The key parts are get_current_state and advance_state!, the latter checks internally for periods_left >=0 and throws an error.

@code_typed tells me that both functions are inlined, and the function that contains the loop becomes a 800-line monster. Only one instance of periods_left survives (the check), so the compiler must think it can elide the others.

@noinline for both functions seems to fix the issue.

I think this is a compiler bug. I am still not sure if it is fixed in master as I have trouble loading some packages in the reproducer code, I will check that and report back.

The fact that @noinline fixes the issue is indeed a good indicator of this being a compiler bug. Does running with -O0 also fix this? Does the error reproduce on nightly?

Unfortunately, without a reproducer you can share with core devs it’s unlikely that a specific cause can be identified :confused:

2 Likes

I have a reproducer that I can share privately. Should I open an issue on Github?

Unfortunately I cannot tell because I cannot load JLD2, see

when that is fixed I will check.

Is JLD2 core to your code, or can you replace the data loading with some hardcoded/generated data?

Yes, but it will take about half day; I will look into it.

1 Like

I managed to make a LWE (large working example :wink:) without JLD2, and the bug is not present on nightly.

I am planning to bisect Julia from 1.11.4 to nightly to see what it was, is make cleanall; make sufficient between steps?

2 Likes

Yes, I think so (I use that because I’ve seen it recommended somewhere).

1 Like

EDIT no, it was a path issue, my problem is fixed on master. Stay tuned for the bisection…

4 Likes

I tried bisecting and narrowed it down to a handful (~15) of commits, of which

is the most likely suspect (for fixing it). Evidence for this is circumstantial (see below), but I think it is pretty likely: it was OK in 1.10, broken in 1.11, fixed in master, and indeed a setfield! form is missing from the lowered expression.

On a related note, I found bisecting a Julia with a nontrivial reproducer (that uses a lot of packages) quite challenging. I am running into issues with resolving packages (in theory, one can always go up and keep the Manifest.toml, but if some packages lower bound then this breaks), and I am running into issues like

which eventually prevented me from pinning this down.

8 Likes

Follow-up: with the help I got in the above topic I was able to bisect, which confirmed the guess above: it was #57141, fixed by #57201.

6 Likes

A subtle and hard-to-debug correctness error like this seems quite serious. The fix in #57201 doesn’t seem marked to be backported to 1.11, and it seems worth asking for that so we get this fix in the next minor version of 1.11 instead of only with (potentially far in the future) 1.12 release.

1 Like

The two MWEs in #57141 also appear to work in v1.11.4 (not sure because an expected result wasn’t provided), so maybe #57201 fixed two things and we’re good?

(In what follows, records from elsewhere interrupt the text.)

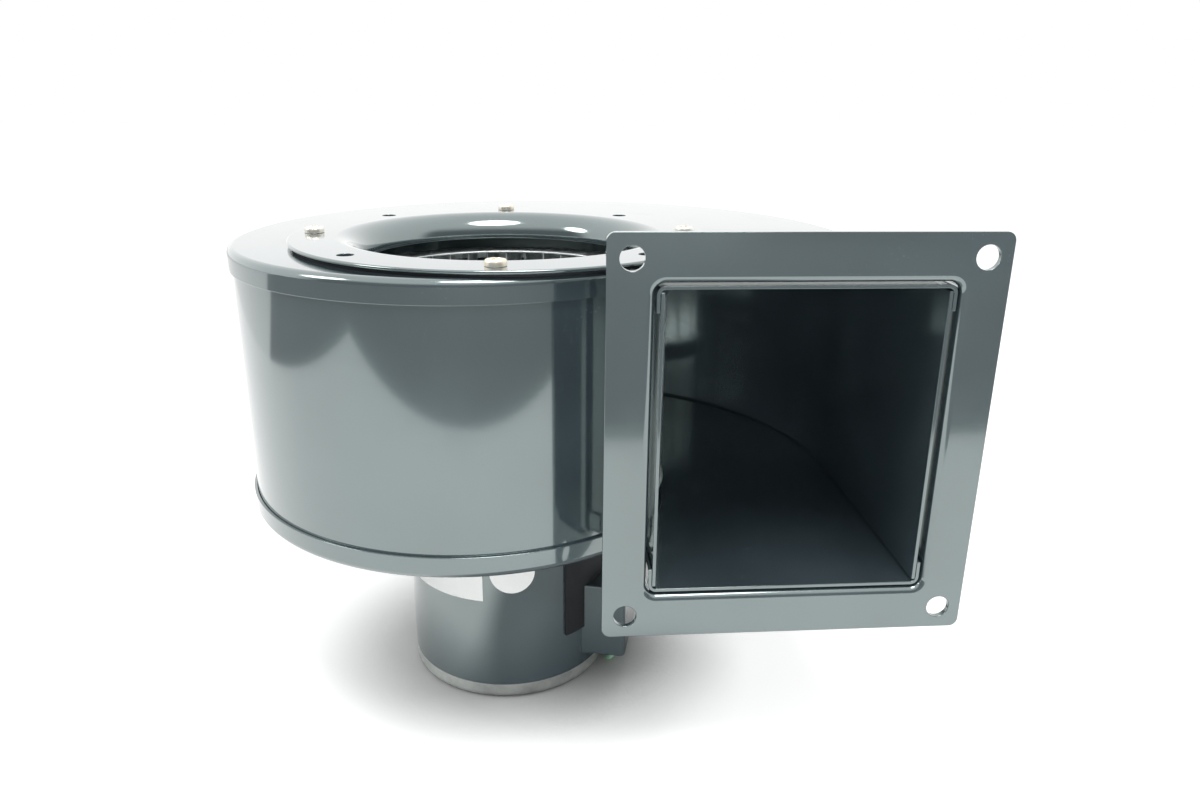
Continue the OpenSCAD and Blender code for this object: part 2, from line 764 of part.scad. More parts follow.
module rear_bush() bush(rear_bush_z);

module field_magnets() color("darkslategray")
    for (turn = [0, 180]) rotate([0, 0, bolt_turn + 90 + turn - magnet_angle / 2])
        translate([0, 0, magnet_z]) rotate_extrude(angle = magnet_angle)
            translate([magnet_r, 0]) square([spigot_r - magnet_r, magnet_len]);

module through_bolts() color("silver")
    round_the_shaft(2, bolt_ring_r, bolt_turn) translate([0, 0, bolt_head_z]) {
        difference() {
            cylinder(r = bolt_head_r, h = bolt_head_h);
            translate([-bolt_head_r, -bolt_slot / 2, -past])
                cube([2 * bolt_head_r, bolt_slot, bolt_slot + past]);
        }
        translate([0, 0, bolt_head_h - slip])
            cylinder(r = bolt_r, h = bolt_hole_top - 0.5 - bolt_head_z - bolt_head_h);
    }

module motor_mount_screws() color("silver")
    translate([0, 0, floor_z + sheet]) round_the_shaft(4, mount_screw_ring, 45)
        hex_screw(mount_screw_r, mount_screw_len, mount_head_r, mount_head_h);

// ---------- brush gear ----------

module brush_card() color("sienna") translate([0, 0, card_z]) difference() {
    tube(spigot_r - card_fit, commutator_r + 2, card_t);
    translate([0, 0, -past]) round_the_shaft(2, bolt_ring_r, bolt_turn)
        cylinder(r = bolt_r + screw_fit, h = card_t + 2 * past);
}

module at_each_brush()
    for (turn = [90, 270]) rotate([0, 0, bolt_turn + turn]) translate([0, 0, brush_z]) children();

module brush_holders() color("gold") at_each_brush() difference() {
    out_w = brush_w + 2 * (holder_fit + holder_wall);
    out_h = brush_h + 2 * (holder_fit + holder_wall);
    translate([holder_in, -out_w / 2, -out_h / 2]) cube([holder_out - holder_in, out_w, out_h]);
    translate([holder_in - past, -out_w / 2 + holder_wall, -out_h / 2 + holder_wall])
        cube([holder_out - holder_in + past - holder_wall, out_w - 2 * holder_wall, out_h - 2 * holder_wall]);
}

// Each brush's face is ground to the commutator's curve.
module carbon_brushes() color("black") at_each_brush() difference() {
    translate([0, -brush_w / 2, -brush_h / 2]) cube([brush_back, brush_w, brush_h]);
    translate([0, 0, -brush_h]) cylinder(r = brush_in, h = 2 * brush_h);
}

module brush_springs() color("silver") at_each_brush() translate([brush_back + spring_play, 0, 0])
    rotate([0, 90, 0]) coil_spring(holder_out - holder_wall - brush_back - 2 * spring_play);

// A compression spring of length len, its wire swept along a helix.
module coil_spring(len) {
    sides = 6;
    steps = spring_turns * 10;
    rise = len - spring_wire;
    ring = [
        for (i = [0:steps]) let (turn = 360 * spring_turns * i / steps, z = spring_wire / 2 + rise * i / steps)
            for (k = [0:sides - 1]) let (a = 360 * k / sides, r = spring_r + spring_wire / 2 * cos(a))
                [r * cos(turn), r * sin(turn), z + spring_wire / 2 * sin(a)]
    ];
    polyhedron(points = ring, faces = tube_faces(steps, sides), convexity = 10);
}

// Faces of a swept tube with its two ends closed.
function tube_faces(steps, sides) = concat(
    [[for (k = [0:sides - 1]) k]],
    [for (i = [0:steps - 1]) for (k = [0:sides - 1]) let (n = (k + 1) % sides)
        [i * sides + k, (i + 1) * sides + k, (i + 1) * sides + n, i * sides + n]],
    [[for (k = [sides - 1:-1:0]) steps * sides + k]]
);

// ---------- terminal box and leads ----------

module at_the_box() rotate([0, 0, -box_turn]) children();

// Plan of the box between the shell and its outer face, moved in by inset.
module box_plan(inset) {
    w = box_w - 2 * inset;
    out = box_reach - inset;
    r = box_corner_r - inset;
    difference() {
        union() {
            translate([0, -w / 2]) square([out - r, w]);
            translate([0, -w / 2 + r]) square([out, w - 2 * r]);
            for (side = [-1, 1]) translate([out - r, side * (w / 2 - r)]) circle(r);
        }
        circle(motor_r + box_fit);
    }
}

// The box's screws at their seats: the head's top at z = 0 and the shank along +Z, into the shell.
module at_each_box_screw()
    at_the_box() for (side = [-1, 1])
        translate([box_reach, side * box_screw_y, box_mid_z]) rotate([0, -90, 0]) children();

module terminal_box() color("dimgray") difference() {
    at_the_box() translate([0, 0, box_foot]) difference() {
        linear_extrude(box_h) box_plan(0);
        translate([0, 0, box_wall]) linear_extrude(box_h - 2 * box_wall) box_plan(box_wall);
        translate([lead_x, lead_y, -past]) cylinder(r = grommet_r, h = box_wall + 2 * past);
    }
    at_each_box_screw() translate([0, 0, -past]) {
        cylinder(r = box_screw_r + screw_fit, h = box_wall + 2 * past);
        cylinder(r = box_head_r + screw_fit, h = box_head_h + past);
    }
}

module terminal_box_screws() color("silver") at_each_box_screw() {
    difference() {
        cylinder(r = box_head_r, h = box_head_h);
        translate([-box_head_r, -box_slot / 2, -past])
            cube([2 * box_head_r, box_slot, past + box_head_h / 2]);
    }
    cylinder(r = box_screw_r, h = box_reach - box_screw_in);
}

module terminal_block() color("ivory") at_the_box() translate([0, 0, block_z]) difference() {
    block_mid = (motor_r + box_reach - box_wall) / 2;
    translate([0, -block_w / 2, 0]) cube([box_reach - box_wall, block_w, block_h]);
    translate([0, 0, -past]) {
        cylinder(r = motor_r + box_fit, h = block_h + 2 * past);
        for (side = [-1, 1]) translate([block_mid, side * block_w / 4, 0])
            cylinder(r = block_hole_r, h = block_h + 2 * past);
    }
}

module shell_grommet() color("black") at_the_box() translate([shell_in - wire_bush_lip, 0, wire_hole_z])
    rotate([0, 90, 0])
        tube(wire_hole_r - slip, wire_hole_r - wire_bush_wall, shell_wall + 3 * wire_bush_lip);

module lead_grommet() color("black") at_the_box() translate([lead_x, lead_y, box_foot]) difference() {
    whole_h = box_wall + 2 * grommet_lip;
    union() {
        translate([0, 0, -grommet_lip]) cylinder(r = grommet_r - slip, h = whole_h);
        for (z = [-grommet_lip, box_wall]) translate([0, 0, z]) cylinder(r = grommet_lip_r, h = grommet_lip);
    }
    translate([0, 0, -grommet_lip - past]) cylinder(r = lead_d / 2 + grommet_play, h = whole_h + 2 * past);
}

function unit(v) = v / norm(v);
function along(points, i) = unit(points[min(i + 1, len(points) - 1)] - points[max(i - 1, 0)]);

module lead_pair() color("green") {
    sides = 8;
    last = len(lead_route) - 1;
    ring = [
        for (i = [0:last]) let (t = along(lead_route, i), side = unit(cross(t, [1, 0, 0])), up = cross(side, t))
            for (k = [0:sides - 1]) let (a = 360 * k / sides)
                lead_route[i] + lead_d / 2 * (cos(a) * side + sin(a) * up)
    ];
    polyhedron(points = ring, faces = tube_faces(last, sides), convexity = 4);
}

module lead_coil() color("green")
    translate([coil_x, coil_y, 0]) rotate_extrude() {
        half = lead_d / 2;
        translate([coil_in + half, half]) circle(half);
        translate([coil_out - half, half]) circle(half);
        translate([coil_in + half, 0]) square([coil_out - coil_in - lead_d, lead_d]);
    }

scroll_wrap();
inlet_side_plate();
motor_side_plate();
outlet_flange();
inlet_ring();
inlet_ring_gasket();
inlet_ring_screws();
wheel_blades();
wheel_rim();
wheel_back_plate();
wheel_hub();
hub_set_screw();
motor_shaft();
armature_core();
armature_windings();
commutator();
thrust_rings();
motor_shell();
drive_end_bell();
rear_end_cap();
drive_end_bush();
rear_bush();
field_magnets();
brush_card();
brush_holders();
carbon_brushes();
brush_springs();
through_bolts();
motor_mount_screws();
terminal_box();
terminal_box_screws();
terminal_block();
shell_grommet();
lead_grommet();
lead_pair();
lead_coil();
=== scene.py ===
"""Direct-current blower fan: the looks of its folded sheet housing, wheel, motor, terminal box and leads.

Sizes are in metres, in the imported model's frame: Z runs up the shaft, and air leaves towards -Y.
"""

import json
import math

import bpy
import numpy as np
from bpy.props import FloatProperty, FloatVectorProperty, IntProperty, PointerProperty
from mathutils import Matrix, Vector
from mathutils.geometry import delaunay_2d_cdt


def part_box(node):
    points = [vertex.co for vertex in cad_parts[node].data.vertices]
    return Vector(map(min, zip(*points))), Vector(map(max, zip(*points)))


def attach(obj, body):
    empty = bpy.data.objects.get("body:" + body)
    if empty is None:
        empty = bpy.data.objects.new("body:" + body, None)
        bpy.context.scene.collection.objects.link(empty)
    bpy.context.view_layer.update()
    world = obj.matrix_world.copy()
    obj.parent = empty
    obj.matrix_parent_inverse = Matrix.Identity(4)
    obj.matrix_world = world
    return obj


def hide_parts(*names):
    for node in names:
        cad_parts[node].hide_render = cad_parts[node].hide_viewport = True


bl_info = {
    "name": "Blower Fan",
    "version": (1, 0, 0),
    "blender": (4, 5, 0),
    "location": "View3D > Sidebar > Blower",
    "description": "Builds a centrifugal blower with a scroll housing and a direct-current motor",
    "category": "Add Mesh",
}

MM = 0.001
WELD = 2e-7  # points nearer than this are one
SCREW_COUNT = 4
FULL_TURN = 2 * math.pi
X_AXIS = np.array([1.0, 0.0, 0.0])
Y_AXIS = np.array([0.0, 1.0, 0.0])
Z_AXIS = np.array([0.0, 0.0, 1.0])

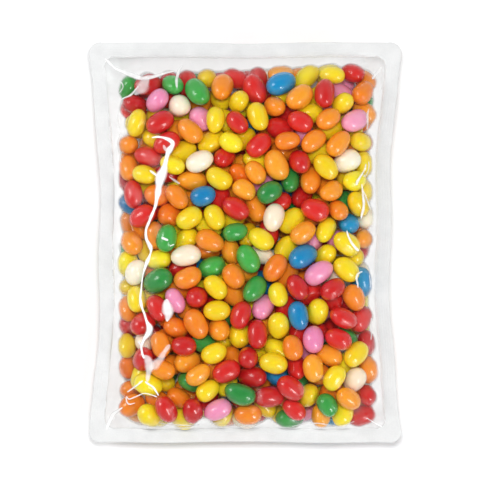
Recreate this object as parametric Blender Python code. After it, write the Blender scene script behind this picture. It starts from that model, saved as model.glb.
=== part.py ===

This comment does say that “things work as intended” in Julia 1.11.3. (And the MWEs run without error on my 1.11.4 too.)

But that issue thread points to this commit as the bisect result for the origin of the problem, which got merged in Aug 2024 before 1.11’s release.

And the problem in the original post here occurred under 1.11.4.

At this point, I don’t know what to think anymore :smile: @Tamas_Papp I know you’ve already put in a lot of work into this, but are you confident that that is the issue that caused your problem too, and the PR that fixes it? The MWEs there don’t cause errors in 1.11.4 where your issue occurred.

It seems plausible that the same underlying bug was expressed differently in 1.11 (in your code) and 1.12 (in the MWEs), and so was fixed by the same PR, but that seems worth verifying before any backport attempts. Would it be possible for you to merge just the changes in #57201 into the v1.11.4 tag of the julia repo and see if your code returns the right result in that build?